Another type of bacteria-repelling molecule is superhydrophobic polymers, inspired by lotus leaves, covered by hydrophobic wax. The fluorinated silica-colloid-based surfaces are an example of superhydrophobic polymers exhibiting antiadhesive activity towards S. aureus and P. aeruginosa [127]. There is also growing interest around titanium-based materials. Their superhydrophobic properties, bioavailability, and favourable mechanical properties make them useful for cardiac implants [128]. In orthopaedics and dentistry, the magnesium alloy coated by hydroxyapatite (HA) and stearic acid confer great antibacterial adhesion capacity [129]. The polymers applied in regenerative medicine and tissue engineering must cope with the changes of the extracellular environment that accompany physiological and pathological processes.

Chemically synthesized materials that mimic the extracellular matrix (ECM) appear to be a promising approach to imitate the biological activity of cells [130]. The ECM are mostly composed of proteins that perform essential functions in biological processes such as enzymatic reactions, immunological response, cells motility, or signal transduction [131]. Thus, protein-mimetic polymers offer hope for accessing complex natural mechanisms. The amphiphilic polymers imitating antimicrobial peptides (AMPs) are highly efficient in preventing biofilm formation. One example of AMPs is photoresponsive AMP based on the N-substituted glycine skeleton, which—due to its efficiency, controllability, and high selectivity—has been used in hydrogels and antifouling surfaces [132].

Another kind of polymeric material used as an antifouling agent are the cationic polymers mentioned above, which have been proved to exhibit excellent antibacterial properties. In implantology, polyurethane catheters are often used as implantable medical instruments. Unfortunately, their surface is susceptible to the adhesion of bacteria, which necessitates their frequent replacement in order to prevent bacterial infection. To thwart the formation of a biofilm on polyurethane catheters, the surface modification with cationic polymers can be applied. For this purpose, quaternary ammonium compounds or metal ions are used [133].

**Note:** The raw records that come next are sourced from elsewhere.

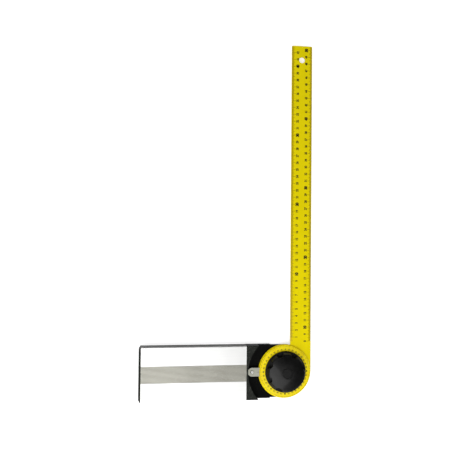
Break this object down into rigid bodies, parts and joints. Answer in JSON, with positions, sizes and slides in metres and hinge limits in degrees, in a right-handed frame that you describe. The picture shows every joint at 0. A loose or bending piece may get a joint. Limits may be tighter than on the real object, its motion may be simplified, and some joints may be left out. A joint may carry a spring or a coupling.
{
  "type": "bevel protractor",
  "caption": "Long yellow rule that swings on a hollow aluminium stock and is clamped by a round black knob over a degree dial.",
  "frame": {"origin": "on the pivot axis, in the plane of the stock's back", "axes": "+Y along the blade with the protractor at 90 degrees, stock towards -X, +Z out of the dial and knob"},
  "size_m": [0.244, 0.506, 0.0272],
  "materials": {
    "satin_aluminium": "satin anodised extrusion",
    "black_moulding": "spark-eroded texture",
    "zinc_steel": "zinc plated",
    "plain_steel": "turned, oiled",
    "spring_steel": "blued spring steel",
    "brown_fibre": "vulcanised fibre",
    "yellow_rule": "yellow lacquer over aluminium",
    "yellow_dial": "semi-gloss moulding",
    "black_gloss": "polished moulding",
    "turned_brass": "turned",
    "pointer_metal": "matt silver"
  },
  "bodies": {
    "stock": {"stock_extrusion": "satin_aluminium", "end_cap": "black_moulding", "end_cap_screws": "zinc_steel", "pivot_head": "black_moulding", "head_screws": "zinc_steel", "pivot_bush": "plain_steel", "clamp_bolt": "zinc_steel", "rear_cover": "black_moulding", "lower_friction_washer": "brown_fibre", "upper_friction_washer": "brown_fibre", "clamp_washer": "zinc_steel", "pointer": "pointer_metal", "pointer_screw": "zinc_steel"},
    "blade": {"blade": "yellow_rule", "dial_plate": "yellow_dial", "dial_rivets": "plain_steel"},
    "spring": {"spring_washer": "spring_steel"},
    "knob": {"knob": "black_gloss", "knob_insert": "turned_brass", "knob_cap": "black_gloss"}
  },
  "joints": [
    {"name": "blade_turn", "type": "hinge", "parent": "stock", "child": "blade", "pos_m": [0, 0, 0.009], "axis": [0, 0, 1], "range_deg": [-180, 53]},
    {"name": "knob_lift", "type": "slide", "parent": "stock", "child": "spring", "axis": [0, 0, 1], "range_m": [0, 0.00126]},
    {"name": "knob_turn", "type": "hinge", "parent": "spring", "child": "knob", "pos_m": [0, 0, 0.02], "axis": [0, 0, 1], "range_deg": [0, 360]}
  ],
  "couplings": [
    {"joint": "knob_lift", "follows": "knob_turn", "m_per_rad": 0.00019894}
  ]
}
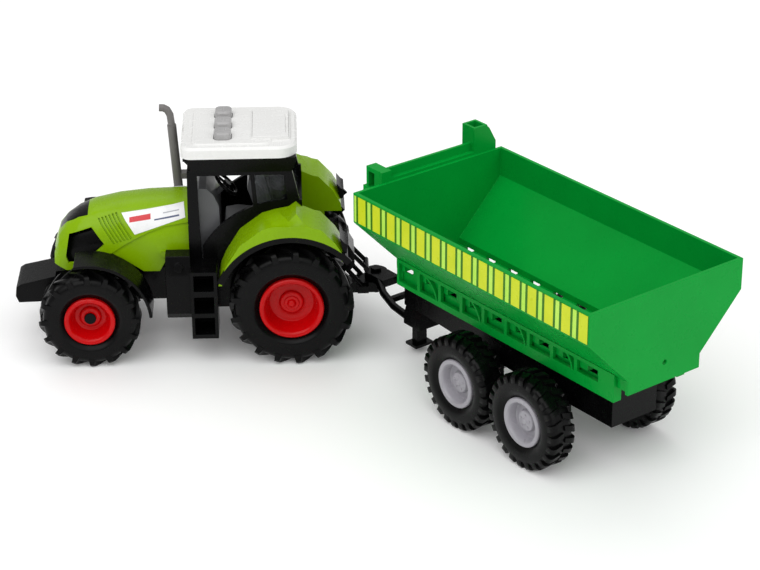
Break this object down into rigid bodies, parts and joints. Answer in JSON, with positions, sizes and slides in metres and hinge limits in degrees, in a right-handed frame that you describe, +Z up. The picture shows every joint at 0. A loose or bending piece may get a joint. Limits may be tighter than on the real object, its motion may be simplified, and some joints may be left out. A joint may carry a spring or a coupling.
{
  "type": "toy tractor with trailer",
  "caption": "Toy farm tractor with push-along friction drive, sound buttons in the roof and a hitched two-axle hopper trailer that swings on its pin.",
  "frame": {"origin": "centre of the bounding box of the hitched pair, on the ground", "axes": "+X is the tractor's forward direction, +Y its left side, +Z up"},
  "size_m": [0.3858, 0.2722, 0.1323],
  "materials": {
    "lime_plastic": "glossy moulded lime plastic",
    "black_plastic": "satin moulded black plastic",
    "cab_grey": "satin dark grey plastic",
    "exhaust_grey": "satin warm grey plastic",
    "white_plastic": "glossy white plastic",
    "grey_keys": "milky grey, a little translucent",
    "smoke_clear": "smoky clear plastic",
    "white_label": "printed paper-foil label with plain stripes",
    "red_plastic": "glossy red plastic",
    "amber_lens": "black moulded lamp block",
    "tyre_rubber": "matte black hollow rubber-like plastic",
    "grey_rims": "satin grey plastic",
    "green_plastic": "glossy green plastic",
    "stripe_foil": "printed foil sticker, yellow-green stripes",
    "steel": "bright drawn steel",
    "black_caps": "black plastic pin with round caps",
    "gear_white": "natural nylon",
    "board_green": "green circuit board",
    "speaker_black": "paper cone in a black ring"
  },
  "bodies": {
    "tractor_body": {"battery_cells": "steel", "battery_cover": "white_plastic", "bonnet": "lime_plastic", "cab_frame": "black_plastic", "cab_glass": "smoke_clear", "cab_interior": "cab_grey", "chassis_screws": "steel", "exhaust_stack": "exhaust_grey", "front_axle": "black_caps", "front_fender_left": "black_plastic", "front_fender_right": "black_plastic", "front_weight": "black_plastic", "hitch_pin": "black_plastic", "motor_case": "black_plastic", "nose_insert": "black_plastic", "rear_fender_left": "lime_plastic", "rear_fender_right": "lime_plastic", "roof": "white_plastic", "roof_tray": "black_plastic", "side_labels": "white_label", "sound_board": "board_green", "speaker": "speaker_black", "steering_wheel": "black_plastic", "step_unit_left": "black_plastic", "step_unit_right": "black_plastic", "tail_lamps": "amber_lens", "tow_hitch": "black_plastic", "tractor_chassis": "black_plastic"},
    "rear_wheels": {"rear_axle": "steel", "rear_rim_left": "red_plastic", "rear_rim_right": "red_plastic", "rear_tyre_left": "tyre_rubber", "rear_tyre_right": "tyre_rubber"},
    "motor_idler": {"motor_idler": "gear_white"},
    "motor_flywheel": {"motor_flywheel": "gear_white"},
    "front_wheel_left": {"front_rim_left": "red_plastic", "front_tyre_left": "tyre_rubber"},
    "front_wheel_right": {"front_rim_right": "red_plastic", "front_tyre_right": "tyre_rubber"},
    "button_left": {"button_left": "grey_keys"},
    "button_middle": {"button_middle": "grey_keys"},
    "button_right": {"button_right": "grey_keys"},
    "trailer": {"trailer_chassis": "black_plastic", "trailer_drawbar": "black_plastic", "trailer_hopper": "green_plastic", "trailer_panel_left": "green_plastic", "trailer_panel_right": "green_plastic", "trailer_headboard": "green_plastic", "stripe_stickers": "stripe_foil", "trailer_screws": "steel"},
    "trailer_front_wheels": {"trailer_front_axle": "steel", "trailer_front_rim_left": "grey_rims", "trailer_front_rim_right": "grey_rims", "trailer_front_tyre_left": "tyre_rubber", "trailer_front_tyre_right": "tyre_rubber"},
    "trailer_rear_wheels": {"trailer_rear_axle": "steel", "trailer_rear_rim_left": "grey_rims", "trailer_rear_rim_right": "grey_rims", "trailer_rear_tyre_left": "tyre_rubber", "trailer_rear_tyre_right": "tyre_rubber"}
  },
  "joints": [
    {"name": "rear_axle_spin", "type": "hinge", "parent": "tractor_body", "child": "rear_wheels", "pos_m": [0.03586, -0.08614, 0.035], "axis": [0, 1, 0], "continuous": true},
    {"name": "idler_spin", "type": "hinge", "parent": "tractor_body", "child": "motor_idler", "pos_m": [0.04668, -0.08614, 0.0379], "axis": [0, 1, 0], "continuous": true},
    {"name": "flywheel_spin", "type": "hinge", "parent": "tractor_body", "child": "motor_flywheel", "pos_m": [0.05682, -0.08614, 0.04062], "axis": [0, 1, 0], "continuous": true},
    {"name": "front_left_spin", "type": "hinge", "parent": "tractor_body", "child": "front_wheel_left", "pos_m": [0.14886, -0.04814, 0.0285], "axis": [0, 1, 0], "continuous": true},
    {"name": "front_right_spin", "type": "hinge", "parent": "tractor_body", "child": "front_wheel_right", "pos_m": [0.14886, -0.12414, 0.0285], "axis": [0, 1, 0], "continuous": true},
    {"name": "hitch_yaw", "type": "hinge", "parent": "tractor_body", "child": "trailer", "pos_m": [-0.01304, -0.08614, 0.033], "axis": [0, 0, 1], "range_deg": [-24, 132]},
    {"name": "trailer_front_spin", "type": "hinge", "parent": "trailer", "child": "trailer_front_wheels", "pos_m": [-0.08493, 0.01428, 0.0265], "axis": [0.8131, 0.5821, 0], "continuous": true},
    {"name": "trailer_rear_spin", "type": "hinge", "parent": "trailer", "child": "trailer_rear_wheels", "pos_m": [-0.11625, 0.05802, 0.0265], "axis": [0.8131, 0.5821, 0], "continuous": true},
    {"name": "button_left_press", "type": "slide", "parent": "tractor_body", "child": "button_left", "axis": [0, 0, -1], "range_m": [0, 0.0015], "stiffness_N_per_m": 200},
    {"name": "button_middle_press", "type": "slide", "parent": "tractor_body", "child": "button_middle", "axis": [0, 0, -1], "range_m": [0, 0.0015], "stiffness_N_per_m": 200},
    {"name": "button_right_press", "type": "slide", "parent": "tractor_body", "child": "button_right", "axis": [0, 0, -1], "range_m": [0, 0.0015], "stiffness_N_per_m": 200}
  ],
  "couplings": [
    {"joint": "idler_spin", "follows": "rear_axle_spin", "ratio": -3},
    {"joint": "flywheel_spin", "follows": "rear_axle_spin", "ratio": 8.25}
  ]
}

Some examples of a quaternized compound are benzophenone-based esters and benzophenone quaternary amides, which can be cross-linked on surfaces upon UV radiation. These coatings are efficient against the methicillin-resistant Staphylococcus aureus (MRSA), fluconazole-resistant Candida albicans spp., and influenza virus with 100% efficiency [134]. A modified (quaternized or alkylated) polyethyleneimine (PEI) is a cationic polymer containing amino- and imino-groups, also known for its antibacterial properties. PEI is positively charged in neutral and basic solutions, having a high zero potential point at pH values up to 10 [135].

The cationic polymers can also be obtained in the innovative reaction of photopolymerization. This method is applied to prepare Sulphur-containing polymers, whose monomers are ionized giving a positive charge, which provides the polymer with antifouling properties [136].